Pour qu’une critique juste puisse émerger et permette d’améliorer l’institution, il est nécessaire que la justice soit transparente et c’est là que le bât blesse puisque cette dernière fait tout pour avancer à pas feutrés. En ce sens, une frange de la magistrature s’était ainsi alarmée des avancées de l’intelligence artificielle, capable de croiser les décisions judiciaires avec les noms des magistrats. Cette inquiétude a trouvé un écho auprès du législateur de sorte que, depuis 2019, les décisions rendues accessibles au public peuvent désormais voir les noms des juges anonymisés.

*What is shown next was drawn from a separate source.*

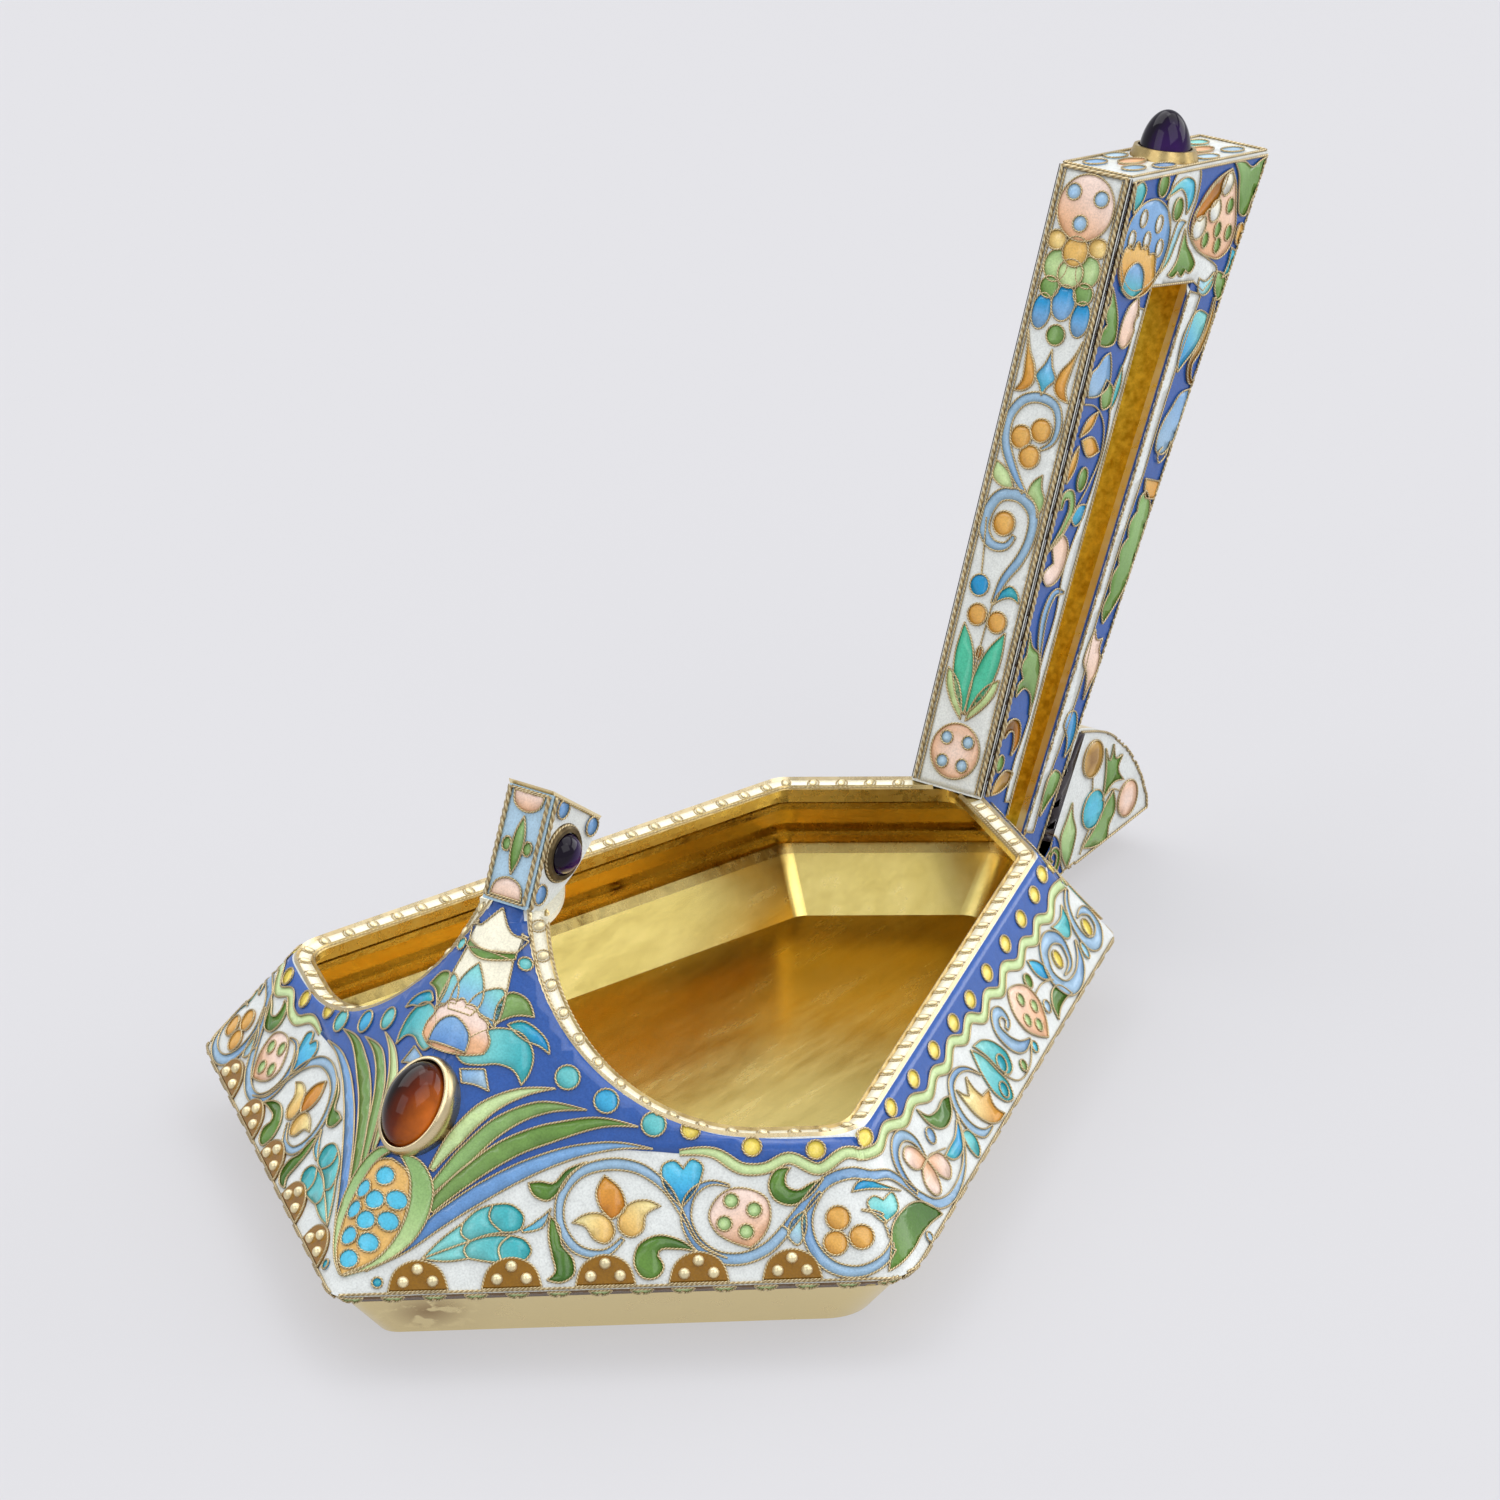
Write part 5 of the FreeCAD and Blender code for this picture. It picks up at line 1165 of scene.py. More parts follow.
def draw_handle_head(p):
    # the blue strawberry with white seeds in an orange cup
    p.leaf([(6.2, 76.3), (9.4, 75.2), (10.7, 72.0), (10.0, 69.3), (8.4, 67.6), (5.0, 66.6), (2.4, 68.0),
            (1.2, 70.6), (1.7, 73.6), (3.7, 75.6)], ("sky", "blue"), ((6, 76), (5, 67)), 2)
    p.discs([(4.2, 74.0), (7.7, 73.9), (5.9, 71.9), (2.7, 71.6), (8.9, 71.5)], 0.7, ("white", "white"),
            up=0.95, level=3)
    p.leaf([(1.7, 70.4, 1), (2.7, 71.1), (3.5, 70.6, 1), (4.2, 71.6), (5.1, 70.9, 1), (6.1, 71.5),
            (7.0, 70.6, 1), (8.2, 70.8), (8.9, 69.4, 1), (9.4, 68.2), (8.5, 66.9), (5.2, 65.9),
            (2.6, 66.9), (1.4, 68.7)], AMBER, ((5, 71), (5, 66.4)), 4)
    p.leaf([(2.9, 66.4, 1), (3.2, 68.4), (4.9, 69.5), (6.7, 68.7), (7.3, 66.7, 1), (5.2, 65.7)],
            ("sky", "turquoise"), ((5, 69), (5, 66)), 5)
    p.disc(6.7, 77.9, 1.0, LEAF, up=1.3)
    p.disc(10.9, 75.9, 1.0, LEAF, up=1.25, level=4)
    p.leaf([(1.0, 77.0, 1), (2.3, 77.6), (3.3, 76.9), (3.1, 75.7), (1.7, 74.2, 1), (1.2, 75.8)], AQUA)
    p.leaf([(7.9, 76.5, 1), (9.4, 78.4), (11.4, 79.4), (13.2, 79.1), (13.8, 77.6), (13.0, 75.6, 1),
            (12.2, 77.2), (10.8, 78.0), (9.4, 77.4)], ("aqua", "berry"), ((8, 76.5), (13.8, 77.0)))
    p.leaf([(13.4, 74.9, 1), (11.9, 74.8), (11.2, 72.9), (10.8, 70.5), (10.2, 68.9, 1), (11.6, 70.4),
            (12.2, 72.3), (12.7, 73.9)], ("pale_sky", "aqua"))
    p.leaf([(13.6, 74.2, 1), (13.4, 72.2), (13.4, 70.9), (12.1, 69.0, 1), (13.3, 68.9), (14.1, 69.6, 1),
            (15.0, 69.2), (15.7, 70.0, 1), (16.7, 69.8), (17.4, 70.8), (16.2, 71.8), (14.8, 72.6)], LEAF)
    # the peach strawberry with a brown and white cap
    p.leaf([(20.6, 81.6, 1), (22.0, 80.4), (23.3, 78.0), (24.3, 75.8), (24.1, 73.6), (22.5, 72.2),
            (20.0, 72.0), (17.0, 72.5), (15.2, 73.6), (14.7, 75.4), (16.2, 77.8), (18.4, 80.2)],
            ("peach", "deep_peach"), ((21.5, 79), (18, 72.5)), 2)
    p.leaf([(19.9, 81.3, 1), (17.6, 79.8), (15.8, 77.6), (14.9, 75.6, 1), (16.3, 75.4), (17.3, 76.6),
            (18.6, 77.4), (19.4, 78.8), (19.9, 80.2)], ("brown", "deep_orange"), None, 3)
    for outline in (
        [(20.7, 81.3, 1), (19.5, 80.6), (19.2, 79.3), (20.2, 78.6), (21.2, 79.3), (21.5, 80.5)],
        [(19.4, 78.2, 1), (18.2, 77.6), (17.8, 76.5), (18.6, 75.6), (19.8, 76.0), (20.1, 77.2)],
        [(17.3, 76.0, 1), (15.6, 75.6), (14.9, 74.4), (15.7, 73.4), (17.2, 73.8), (17.7, 75.0)],
    ):
        p.leaf(outline, ("cream", "white"), level=4)
    p.discs([(22.0, 77.8), (20.5, 75.0), (23.0, 75.0), (18.3, 73.6), (21.2, 73.4)], 0.72, LEAF, up=0.9)
    p.leaf([(20.9, 82.3, 1), (22.3, 81.3), (23.3, 79.3), (24.6, 77.2), (25.8, 77.2), (26.5, 79.2),
            (27.4, 80.6), (27.6, 83.9, 1), (26.4, 83.3), (25.0, 82.4), (23.0, 82.7)], LEAF)
    p.disc(25.6, 75.2, 0.8, AMBER, up=1.2)
    p.leaf([(24.6, 73.6, 1), (26.1, 73.3, 1), (25.8, 71.5), (24.0, 70.2, 1), (24.7, 71.8)], BERRY)
    p.leaf([(22.7, 70.8, 1), (24.8, 70.4), (25.4, 68.9), (24.2, 67.8, 1), (23.0, 69.0)], LEAF)
    p.leaf([(19.2, 69.6, 1), (20.8, 69.5), (22.1, 70.6, 1), (22.3, 69.2), (21.2, 68.0), (19.6, 68.2)],
            ("pale_sky", "aqua"))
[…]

Le droit à l’information se voit ainsi réduit à une justice sans nom ni visage. Au surplus, les données d’identité des magistrats ne peuvent faire l’objet d’une réutilisation ayant pour objet ou pour effet d’évaluer, d’analyser, de comparer ou de prédire leurs pratiques professionnelles, sous peine de sanctions pénales. Les magistrats sont de ce fait soustraits à toute critique, un tel privilège,n’existant pas pour les pouvoirs législatif et exécutif. Quid en outre du principe de publicité de la justice ? Cette opacité ne trahit-elle pas, en réalité, une forme de méfiance envers le peuple souverain ?
Ce refus de la critique est d’autant plus étonnant quand on sait que les juges ont pu considérer que les attaques portées à l’encontre des animateurs de télévision peuvent être proférées avec virulence car « constituant un contrepoids indispensable au pouvoir médiatique considérable » dont ils disposent 6. Si cette critique doit pouvoir s’exprimer avec une grande liberté de ton, y compris d’une façon virulente et acerbe en raison d’un pouvoir médiatique, pourquoi en serait-il autrement du pouvoir judiciaire ?

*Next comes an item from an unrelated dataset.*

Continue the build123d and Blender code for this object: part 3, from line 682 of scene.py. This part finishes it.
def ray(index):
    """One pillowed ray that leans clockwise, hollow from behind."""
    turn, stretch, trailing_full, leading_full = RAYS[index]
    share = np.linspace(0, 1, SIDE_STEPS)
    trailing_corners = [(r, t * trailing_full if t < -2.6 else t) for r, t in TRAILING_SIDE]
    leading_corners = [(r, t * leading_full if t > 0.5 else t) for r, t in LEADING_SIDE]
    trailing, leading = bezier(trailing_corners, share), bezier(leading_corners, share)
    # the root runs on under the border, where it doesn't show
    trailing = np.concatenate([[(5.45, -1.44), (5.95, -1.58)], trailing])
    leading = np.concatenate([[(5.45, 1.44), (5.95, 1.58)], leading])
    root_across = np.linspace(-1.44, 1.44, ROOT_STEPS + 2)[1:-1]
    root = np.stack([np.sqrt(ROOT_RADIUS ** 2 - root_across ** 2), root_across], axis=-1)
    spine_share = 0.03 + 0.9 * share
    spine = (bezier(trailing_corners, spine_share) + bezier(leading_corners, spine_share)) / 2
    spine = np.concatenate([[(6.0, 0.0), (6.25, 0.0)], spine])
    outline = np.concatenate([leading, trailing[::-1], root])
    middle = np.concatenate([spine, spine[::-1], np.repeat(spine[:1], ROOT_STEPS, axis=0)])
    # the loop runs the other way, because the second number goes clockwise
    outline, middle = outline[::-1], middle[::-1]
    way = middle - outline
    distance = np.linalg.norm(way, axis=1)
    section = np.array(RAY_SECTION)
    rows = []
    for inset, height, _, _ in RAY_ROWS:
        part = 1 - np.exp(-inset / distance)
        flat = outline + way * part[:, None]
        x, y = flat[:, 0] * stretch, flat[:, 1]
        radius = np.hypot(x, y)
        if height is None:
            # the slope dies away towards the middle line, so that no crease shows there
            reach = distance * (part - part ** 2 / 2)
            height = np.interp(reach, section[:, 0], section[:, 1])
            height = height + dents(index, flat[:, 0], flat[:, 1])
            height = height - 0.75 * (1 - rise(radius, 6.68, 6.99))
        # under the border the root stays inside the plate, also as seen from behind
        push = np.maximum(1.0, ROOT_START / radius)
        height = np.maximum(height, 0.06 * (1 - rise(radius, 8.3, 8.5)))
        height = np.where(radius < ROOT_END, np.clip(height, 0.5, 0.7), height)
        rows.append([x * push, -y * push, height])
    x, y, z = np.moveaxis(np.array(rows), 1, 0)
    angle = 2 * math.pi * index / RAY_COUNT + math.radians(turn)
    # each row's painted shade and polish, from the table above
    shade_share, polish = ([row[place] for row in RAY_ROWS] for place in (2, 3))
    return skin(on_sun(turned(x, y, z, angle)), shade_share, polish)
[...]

Ainsi, il serait bon de se rappeler les paroles de l’historien Gustave Lanson (« qui publie s’expose à la critique et reconnaît les droits de la critique ») que l’on pourrait paraphraser ainsi : celui qui juge s’expose au jugement et reconnaît les droits du jugement.

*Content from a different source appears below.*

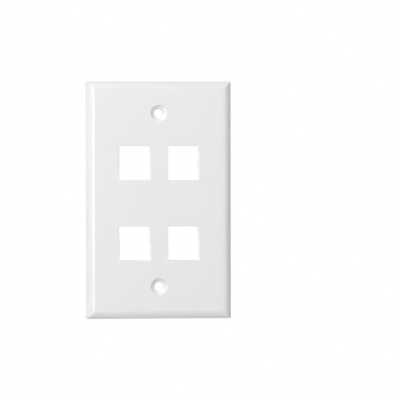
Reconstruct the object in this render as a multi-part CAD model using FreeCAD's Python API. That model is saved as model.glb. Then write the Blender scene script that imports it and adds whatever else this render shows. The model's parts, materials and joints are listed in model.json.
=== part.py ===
"""Four-port keystone faceplate for a single-gang wall box, moulded in one piece.

Frame: the plate is on the wall. X runs to the right, Z up, and the front faces -Y.
The origin is on the wall plane, midway between the two screw holes. All sizes are in mm.
"""
import FreeCAD, Part
import math
import os

from FreeCAD import Vector

# ---- plate ----
PLATE_WIDTH = 69.85         # 2.75 in
PLATE_HEIGHT = 114.3        # 4.5 in
PLATE_DEPTH = 5.6           # wall plane to front face
SKIN = 2.0                  # thickness behind the front face
RIM_WALL = 1.8              # thickness of the rim where it meets the wall
CORNER_RADIUS = 0.5         # outline corners, seen from the front
CAVITY_CORNER = 1.2         # inside corners of the rim

# ---- bevel round the front: an arc that leaves the face at a low angle and steepens ----
BEVEL_WIDTH = 4.15
BEVEL_START = math.radians(6.0)     # slope from the face plane, at the face
BEVEL_END = math.radians(52.0)      # and at the side wall
SIDE_DRAFT = 0.12                   # how far the side wall leans in over its height
CAVITY_DRAFT = 0.08

# ---- screw holes ----
SCREW_SPACING = 83.34       # 3.281 in, the spacing of a device box
SCREW_HOLE_RADIUS = 2.2
SINK_RADIUS = 4.2           # at the front face
SINK_LIP = 0.15             # rounding of the sink's edge
SINK_STEEP = math.radians(50.0)     # slope of the dished seat at its edge
SINK_SHALLOW = math.radians(25.0)   # and beside the screw hole
BOSS_RADIUS = 4.7           # at the wall plane
BOSS_DRAFT = 0.25

# ---- keystone ports ----
PORT_WIDTH = 14.8
PORT_HEIGHT = 16.4
PORT_CORNER = 0.35
PORT_EDGE = 0.25            # rounding where a port meets the front face
COLUMN_PITCH = 23.5
ROW_PITCH = 38.7
ROWS_BELOW_CENTRE = 1.5     # the taller latch side is above each port

# ---- frame behind each port; depths are measured back from the front face ----
FRAME_DEPTH = 9.9           # rear of both catch bars
BAR_FRONT = 8.2             # front of both catch bars
BAR_HEIGHT = 3.5
GUIDE_WALL = 1.5            # low walls above and below the port
LATCH_WALL_DEPTH = 4.0      # upper guide wall stops here, to leave room for the latch
HOOK_WALL_DEPTH = 6.5       # lower guide wall stops here, to leave a slot for the hook
LATCH_CLEARANCE = 2.0       # upper bar stands this far above the port
LEAD_IN = 0.8               # chamfer on the rear edge of each bar
CHEEK = 1.5
CHEEK_SETBACK = 0.4         # cheeks stand this far outside the port's sides
CHEEK_DRAFT = 0.15
CHEEK_CORNER = 1.2

# ---- spine and ejector marks on the hidden side ----
SPINE_ROOT = 1.2
SPINE_CREST = 0.8
SPINE_DEPTH = 4.4           # from the front face to the spine's crest
EJECTOR_RADIUS = 2.0
EJECTOR_MARK = 0.12
EJECTOR_X = 30.0
EJECTOR_ROWS = (-46.0, -16.0, 16.0, 46.0)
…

[1] « Défense de l’indépendance de l’autorité judiciaire à la suite des réactions au délibéré rendu par le tribunal judiciaire de Paris le 31 mars 2025 », Communiqué du Conseil du 31 mars 2025
[2] Tribunal administratif de Paris, 5 août 2022, n° 2216413/9
[3] Conseil d’État, Juge des référés, formation collégiale, 30 août 2022, n° 466554, Inédit au recueil Lebon
[5]De legibus 3.8
[6] TGI Paris, 17e ch., 30 sept. 1996, Dumas c/Ponson.